Ceux qui osent la carte géopolitique
L’année dernière, la victoire de Conchita Wurst avait déclenché la polémique à travers le continent. La Russie, qui mène ouvertement une politique homophobe, menaçait de quitter le concours, dénonçant la décadence de la civilisation occidentale. Certains Etats dans la mouvance « illibérale » de Vladimir Poutine, tels que la Turquie et la Hongrie, avaient alimenté la critique.
Cette année, c’est une toute autre polémique qui pourrait faire son apparition. Même si la chanson a peu de chances de remporter la victoire ce soir, l’Arménie a choisi de commémorer les 10 ans du génocide arménien de 1915, génocide non reconnu par une partie de la communauté internationale. Sur un rock lyrique, 6 chanteurs des cinq continents, Genealogy, entonnent un hymne aux victimes, Face The Shadow.

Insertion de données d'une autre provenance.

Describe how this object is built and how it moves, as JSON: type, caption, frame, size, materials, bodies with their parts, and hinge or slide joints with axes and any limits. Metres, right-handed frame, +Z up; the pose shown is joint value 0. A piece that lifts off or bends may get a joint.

Inga Arshakyan, célèbre chanteuse arménienne, fait partie du lot. Les autres ont été sélectionnés pour leur ascendance arménienne, descendants des familles qui ont quitté l’Arménie au moment du génocide. Un choix qui risque de ne pas faire l’unanimité.
Malgré les estimations des jurys et les pronostics vocaux, l’issue du concours reste incertaine, car bien souvent entre en jeu des éléments de géopolitique parmi les critères d’évaluation officiels tels que la mise en scène, la performance vocale, l’originalité ou la qualité musicale de la chanson. Pour la France, régulièrement bonne dernière, il y a au moins un artiste français qui est à l’honneur chaque année et que personne ne viendra détrôner. C’est Charpentier, dont le Te Deum est le jingle officiel de l’Eurovision. Rendez-vous ce soir, devant votre poste de télévision pour savourer en famille ou entre amis cette 60e édition du concours.